> [Given information]:
## START

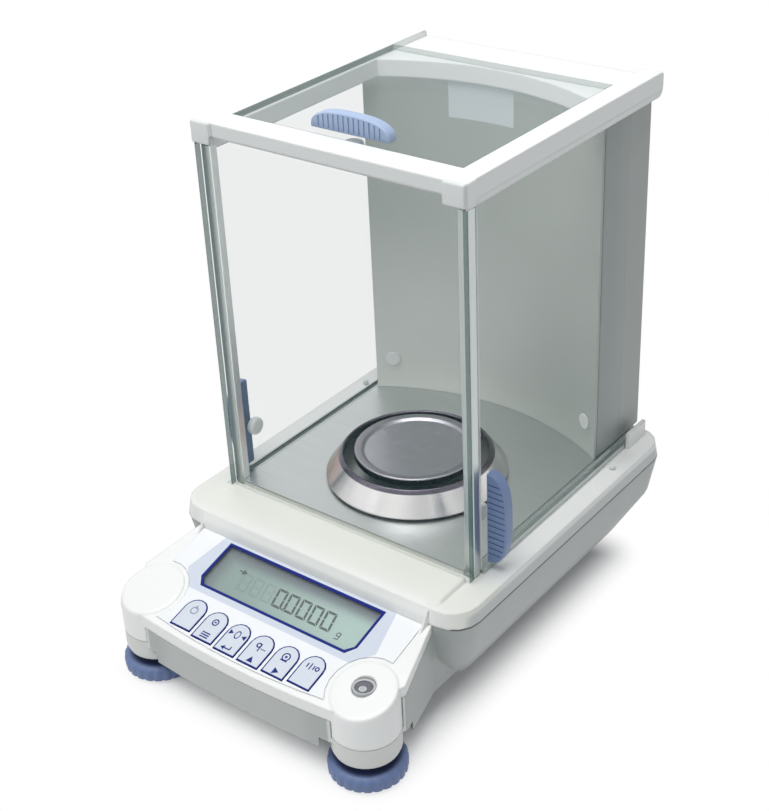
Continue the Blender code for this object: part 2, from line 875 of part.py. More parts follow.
def make_rear_housing():
    _, radius = rear_arc_centre()
    low = base_top + platform_height + clearance
    top = frame_top - frame_rail_height - clearance
    half, inner_half = column_half_width, column_half_width - column_shell
    outline = arc_points(radius + wall_sheet + clearance, half) + [(-half, base_rear), (half, base_rear)]
    shell = soften(plate("rear_housing", outline, low, top, column_grey), frame_edge, 2, 60)
    inner_rear = base_rear - column_shell
    outline = arc_points(radius + wall_sheet + column_shell, inner_half)
    outline += [(-inner_half, inner_rear), (inner_half, inner_rear)]
    cut(shell, plate("column_cavity", outline, low + column_shell, top - column_shell))
    ring = circle((jack_x, port_z), jack_radius + clearance)
    cut(shell, plate("jack_hole", ring, -base_rear - overrun, -inner_rear + overrun, plane="XZ"))
    half_width, half_height = port_half_width + clearance, port_half_height + clearance
    cut(shell, block("port_hole", (port_x - half_width, inner_rear - overrun, port_z - half_height),
                     (port_x + half_width, base_rear + overrun, port_z + half_height)))
    for side in (-1, 1):
        x = side * (main_board_half_width - 2 * main_board_post)
        for height in (main_board_bottom + main_board_margin, main_board_top - main_board_margin):
            post = circle((x, height), main_board_post / 2, 8)
            join(shell, plate("board_post", post, -inner_rear - wall / 2, -board_rear - clearance, plane="XZ"))


def make_main_board():
    half = main_board_half_width
    block("main_board", (-half, board_rear - board_thickness, main_board_bottom),
          (half, board_rear, main_board_top), board_green)


def make_dc_jack():
    centre = (jack_x, port_z)
    floor = board_rear + clearance
    body = plate("dc_jack", circle(centre, jack_radius), -base_rear - clearance, -floor, jack_black, "XZ")
    end = -floor - board_thickness
    cut(body, plate("jack_bore", circle(centre, jack_bore), -base_rear - overrun, end, plane="XZ"))


def make_serial_port():
    half, height = port_half_width, port_half_height
    floor, rear = board_rear + clearance, base_rear + port_proud
    port = block("serial_port", (port_x - half, floor, port_z - height), (port_x + half, rear, port_z + height),
                 port_metal)
    half, height = half - port_flange, height - port_flange
    cut(port, block("port_mouth", (port_x - half, floor + board_thickness, port_z - height),
                    (port_x + half, rear + overrun, port_z + height)))


def add_corner_caps(frame):
    """The square blocks at the frame's front corners that hold the posts."""
    for side in (-1, 1):
        outer = frame_half_width + cap_proud
        left, right = ordered(side, outer - cap_size, outer)
        cap = block("cap", (left, frame_front - 2 * cap_proud, frame_top - cap_height),
                    (right, cap_depth, frame_top + cap_proud / 2))
        join(frame, settled(soften(cap, frame_edge), "corner_cap"))


def cut_frame_grooves(frame):
    """Grooves under the frame that the front glass and the side doors stand in."""
    low, half = frame_top - frame_rail_height, frame_half_width - clearance
    cut(frame, block("glass_slot", (-half, glass_front - clearance, low - overrun),
                     (half, glass_front + front_glass_thickness + clearance, bar_low + groove_depth / 2)))
    for side in (-1, 1):
        left, right = ordered(side, door_outer_x - door_thickness - clearance, door_outer_x + clearance)
        cut(frame, block("door_groove", (left, door_front - clearance, low - overrun),
                         (right, frame_rear + overrun, low + groove_depth)))


def make_top_frame():
    low, top, rear, half = frame_top - frame_rail_height, frame_top, frame_rear, frame_half_width
    outline = [(frame_front, low), (frame_front, top), (rear - frame_edge, top), (rear, top - frame_edge)]
    outline += arc((rear - frame_corner, low + frame_corner), frame_corner, 0, -90, corner_steps)
    frame = soften(plate("top_frame", outline, -half, half, frame_white, "YZ"), frame_edge, 2, 50)
    _, radius = rear_arc_centre()
    hole = [(-opening_half_width, opening_front), (opening_half_width, opening_front)]
    hole += arc_points(radius - opening_lip, opening_half_width)
    cut(frame, plate("opening", hole, low - overrun, top + overrun))
    channel_floor = top - door_thickness - clearance
    cut(frame, block("channel", (-top_channel_half_width, opening_front, channel_floor),
                     (top_channel_half_width, rear + overrun, top + overrun)))
    cut(frame, block("under_bar", (cap_size - half, -overrun, low - overrun),
                     (half - cap_size, opening_front + overrun, bar_low)))
    add_corner_caps(frame)
    cut_frame_grooves(frame)


def make_front_glass():
    half = frame_half_width - 2 * clearance
    block("front_glass", (-half, glass_front, base_top),
          (half, glass_front + front_glass_thickness, bar_low + groove_depth / 2 - clearance), clear_glass)


def make_corner_posts():
    for side, name in ((-1, "left"), (1, "right")):
        left, right = ordered(side, post_inner, post_inner + post_width - 2 * clearance)
        post = block("corner_post_" + name, (left, post_rear - post_depth, base_top),
                     (right, post_rear, frame_top - frame_rail_height - clearance), post_metal)
        soften(post, frame_edge / 2, 1)


def make_side_doors():
    low, high = base_top + track_height + clearance, frame_top - frame_rail_height + groove_depth - clearance
    for side, name in ((-1, "left"), (1, "right")):
        left, right = ordered(side, door_outer_x - door_thickness, door_outer_x)
        block("side_door_" + name, (left, door_front, low), (right, door_rear, high), clear_glass)


def make_door_tracks():
    for side, name in ((-1, "left"), (1, "right")):
        left, right = ordered(side, track_inner, door_outer_x + clearance + track_wall)
        track = block("door_track_" + name, (left, door_front, base_top),
                      (right, base_rear - base_corner, base_top + 2 * track_height), post_metal)
        left, right = ordered(side, track_inner + track_wall, door_outer_x + clearance)
        cut(track, block("track_slot", (left, -overrun, base_top + track_height),
                         (right, base_rear, base_top + track_height + overrun)))


def make_top_door():
    half = top_channel_half_width - clearance
    block("top_door", (-half, opening_front + clearance, frame_top - door_thickness),
          (half, door_rear + clearance, frame_top), clear_glass)


def grip_outline(length, reach):
    """A grip seen from its broad side: a straight foot under a flattened arch."""
    points = []
    for i in range(grip_steps + 1):
        turn = math.pi * i / grip_steps
        along, up = -math.cos(turn), abs(math.sin(turn))
        points.append((reach * up ** grip_curve_share,
                       math.copysign(length / 2 * abs(along) ** grip_curve_share, along)))
    return points


def rib_places(length):
    """Middles of the finger grooves along a grip, and the half width of each."""
    pitch = length * rib_span_share / rib_count
    return [pitch * (row - (rib_count - 1) / 2) for row in range(rib_count)], pitch * rib_share / 2


def rib_depths(middle):
    """Low and high depth of the cutters on the two broad faces of a grip."""
    front, rear = middle - handle_width / 2, middle + handle_width / 2
    return ((front - overrun, front + rib_depth), (rear - rib_depth, rear + overrun))


def make_side_handles():
    foot = door_outer_x + clearance
    middle = handle_bottom + handle_length / 2
    places, rib_half = rib_places(handle_length)
    for side, name in ((-1, "left"), (1, "right")):
        outline = [(side * (foot + out), middle + up) for out, up in grip_outline(handle_length, handle_reach)]
        rear, front = -handle_y - handle_width / 2, -handle_y + handle_width / 2
        grip = plate("side_handle_" + name, outline, rear, front, grip_blue, "XZ")
        soften(pivot(grip, (side * foot, handle_y, middle)), wall / 2, 1, 50)
        left, right = ordered(side, foot + wall, foot + handle_reach - wall)
        for place in places:
            low, high = middle + place - rib_half, middle + place + rib_half
            for near, far in rib_depths(handle_y):
                cut(grip, block("rib", (left, near, low), (right, far, high)))


def make_door_knobs():
    inner = door_outer_x - door_thickness - clearance
    for side, name in ((-1, "left"), (1, "right")):
        knob = rod("door_knob_" + name, (0.0, 0.0), knob_radius, 0.0, knob_thickness, knob_white, 20)
        soften(knob, knob_edge, 2)
        knob.rotation_euler = (0.0, math.radians(90), 0.0)
        knob.location = (side * (inner - knob_thickness / 2), handle_y, handle_bottom + handle_length / 2)


def make_top_handle():
    foot = frame_top + clearance
    outline = [(along, foot + up) for up, along in grip_outline(top_handle_length, top_handle_reach)]
    rear, front = -top_handle_y - handle_width / 2, -top_handle_y + handle_width / 2
    grip = plate("top_handle", outline, rear, front, grip_blue, "XZ")
    soften(pivot(grip, (0.0, top_handle_y, foot)), wall / 2, 1, 50)
    places, rib_half = rib_places(top_handle_length)
    for place in places:
        for near, far in rib_depths(top_handle_y):
            cut(grip, block("rib", (place - rib_half, near, foot + wall),
                            (place + rib_half, far, foot + top_handle_reach - wall)))


def make_top_door_knob():
    high = frame_top - door_thickness - clearance
    knob = rod("top_door_knob", (0.0, top_handle_y), knob_radius, high - knob_thickness, high, knob_white, 20)
    soften(knob, knob_edge, 2)


def make_pan():
    top, sheet, hub, reach = pan_top, pan_sheet, pan_hub_radius, pan_radius
    dish = reach - pan_rim
    low = top - pan_dish - sheet
    bore = spindle_radius + clearance
    profile = [
        (0.0, top - pan_dish), (dish - pan_dish, top - pan_dish), (dish, top - sheet / 3), (reach - sheet / 2, top),
        (reach, top - sheet / 2), (reach, top - pan_skirt), (reach - sheet, top - pan_skirt),
        (reach - sheet, top - 2 * sheet), (dish, low), (hub, low), (hub, top - pan_hub_depth),
        (bore, top - pan_hub_depth), (bore, low - sheet), (0.0, low - sheet),
    ]
    turned("weighing_pan", profile, (pan_x, pan_y), pan_steel)


def make_draft_ring():
    foot = base_top + platform_height + floor_thickness + clearance
    sheet, high = ring_sheet, ring_top
    lip_low = high - 4 * sheet
    profile = [
        (ring_lip_radius, high), (ring_shoulder_radius, ring_shoulder), (ring_radius, foot + ring_foot),
        (ring_radius, foot), (ring_radius - sheet, foot), (ring_radius - sheet, foot + ring_foot),
        (ring_shoulder_radius - sheet, ring_shoulder - sheet), (ring_lip_radius - sheet / 2, high - 2 * sheet),
        (ring_inner_radius + sheet / 2, lip_low), (ring_inner_radius, lip_low),
        (ring_inner_radius, high - sheet), (ring_inner_radius + sheet / 2, high),
    ]
    turned("draft_ring", profile, (pan_x, pan_y), ring_steel, ring=True)


def make_pan_spindle():
    high = pan_top - pan_dish - 2 * pan_sheet - clearance
    cone_top = pan_top - pan_hub_depth - spindle_cone / 2
    foot = cell_top + clearance
    flange = foot + pan_sheet
    profile = [
        (0.0, high), (spindle_radius - clearance, high), (spindle_radius - clearance, cone_top),
        (spindle_radius, cone_top - spindle_cone / 2), (spindle_radius, flange), (pan_hub_radius, flange),
        (pan_hub_radius, foot), (0.0, foot),
    ]
    turned("pan_spindle", profile, (pan_x, pan_y), cast_metal, 24)


def make_chassis():
    block("chassis_plate", (-chassis_half_width, chassis_front, chassis_top - chassis_thickness),
          (chassis_half_width, chassis_rear, chassis_top), cast_metal)


def make_weigh_cell():
    low, half, slot = chassis_top + clearance, cell_half_width, chassis_thickness / 2
    cell = block("weigh_cell", (-half, cell_front, low), (half, cell_rear, cell_top), cast_metal)
    for share in flexure_shares:
        level = low + (cell_top - low) * share
        cut(cell, block("flexure", (-half - overrun, cell_front + 2 * overrun, level - slot),
                        (half + overrun, cell_rear - 2 * overrun, level + slot)))


def make_magnet_can():
    low = chassis_top + clearance
    rod("magnet_can", (0.0, coil_y), coil_radius, low, low + coil_height, magnet_metal)


def make_door_stops():
    for side, name in ((-1, "left"), (1, "right")):
        stop = rod("door_stop_" + name, (side * peg_x, peg_y), peg_radius, base_top + clearance,
                   base_top + peg_height, knob_white, hole_steps)
        soften(stop, peg_radius / 3, 1)


def make_case_screws():
    low, seat = case_underside, case_underside + wall / 2 - clearance
    high = low + screw_length
    profile = [(0.0, high), (screw_shank, high), (screw_shank, seat), (screw_head, seat), (screw_head, low)]
    profile.append((0.0, low))
    for side, name in ((-1, "left"), (1, "right")):
        for depth, place in ((screw_front, "front"), (screw_rear, "rear")):
            turned("case_screw_%s_%s" % (place, name), profile, (side * screw_x, depth), screw_metal, 12)


post_inner = frame_half_width - post_width
post_rear = glass_front + front_glass_thickness + clearance + post_depth
track_inner = door_outer_x - door_thickness - clearance - track_wall
bar_low = frame_top - frame_bar_height
board_rear = base_rear - column_shell - main_board_post
chassis_half_width = screw_x - chassis_margin
chassis_top = case_underside + wall + clearance + chassis_thickness

case_outside = outer_shape()
case_inside = cavity_shape()
make_upper_cover(case_outside, case_inside)
make_lower_case(case_outside, case_inside)
make_overlay()
make_keys()
make_lcd_window()
make_lcd_module()
make_display_board()
make_level()
make_front_feet()
make_rear_feet()
make_floor()
make_rear_wall()
make_wall_buttons()
make_rear_housing()
make_main_board()
make_dc_jack()
make_serial_port()
make_top_frame()
make_front_glass()
make_corner_posts()
make_side_doors()
make_door_tracks()
make_top_door()
make_side_handles()
make_door_knobs()
make_top_handle()
make_top_door_knob()
make_pan()
make_draft_ring()
make_pan_spindle()
make_chassis()
make_weigh_cell()
make_magnet_can()
make_door_stops()
make_case_screws()
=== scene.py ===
# Semi-micro balance: looks over the CAD frame
import json
import math
import bmesh
import bpy
from mathutils import Matrix, Vector

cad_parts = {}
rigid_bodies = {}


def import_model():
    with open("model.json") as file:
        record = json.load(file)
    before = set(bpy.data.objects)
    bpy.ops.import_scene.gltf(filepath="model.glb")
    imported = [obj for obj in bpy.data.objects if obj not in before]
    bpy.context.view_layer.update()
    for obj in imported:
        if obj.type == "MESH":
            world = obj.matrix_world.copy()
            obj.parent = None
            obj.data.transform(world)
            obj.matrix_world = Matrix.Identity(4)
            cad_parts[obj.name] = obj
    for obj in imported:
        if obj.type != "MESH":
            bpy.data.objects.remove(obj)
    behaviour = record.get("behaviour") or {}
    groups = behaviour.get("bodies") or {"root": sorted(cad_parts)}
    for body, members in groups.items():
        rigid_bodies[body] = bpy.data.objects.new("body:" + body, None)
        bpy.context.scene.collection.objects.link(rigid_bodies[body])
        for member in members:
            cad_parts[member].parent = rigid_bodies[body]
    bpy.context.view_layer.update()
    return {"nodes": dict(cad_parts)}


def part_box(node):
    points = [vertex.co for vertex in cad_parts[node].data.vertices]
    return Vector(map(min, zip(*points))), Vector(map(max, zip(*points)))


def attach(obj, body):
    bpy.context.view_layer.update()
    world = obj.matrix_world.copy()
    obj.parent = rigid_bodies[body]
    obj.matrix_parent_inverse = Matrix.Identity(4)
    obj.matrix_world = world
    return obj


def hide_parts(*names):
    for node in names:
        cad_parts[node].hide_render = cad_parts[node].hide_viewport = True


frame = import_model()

scene = bpy.context.scene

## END

Reproduce exactly the lines from the one containing "case_outside = outer_shape()" through the one containing "imported = [obj", inclusive, and nothing else.

> [Exercise response]:
case_outside = outer_shape()
case_inside = cavity_shape()
make_upper_cover(case_outside, case_inside)
make_lower_case(case_outside, case_inside)
make_overlay()
make_keys()
make_lcd_window()
make_lcd_module()
make_display_board()
make_level()
make_front_feet()
make_rear_feet()
make_floor()
make_rear_wall()
make_wall_buttons()
make_rear_housing()
make_main_board()
make_dc_jack()
make_serial_port()
make_top_frame()
make_front_glass()
make_corner_posts()
make_side_doors()
make_door_tracks()
make_top_door()
make_side_handles()
make_door_knobs()
make_top_handle()
make_top_door_knob()
make_pan()
make_draft_ring()
make_pan_spindle()
make_chassis()
make_weigh_cell()
make_magnet_can()
make_door_stops()
make_case_screws()
=== scene.py ===
# Semi-micro balance: looks over the CAD frame
import json
import math
import bmesh
import bpy
from mathutils import Matrix, Vector

cad_parts = {}
rigid_bodies = {}


def import_model():
    with open("model.json") as file:
        record = json.load(file)
    before = set(bpy.data.objects)
    bpy.ops.import_scene.gltf(filepath="model.glb")
    imported = [obj for obj in bpy.data.objects if obj not in before]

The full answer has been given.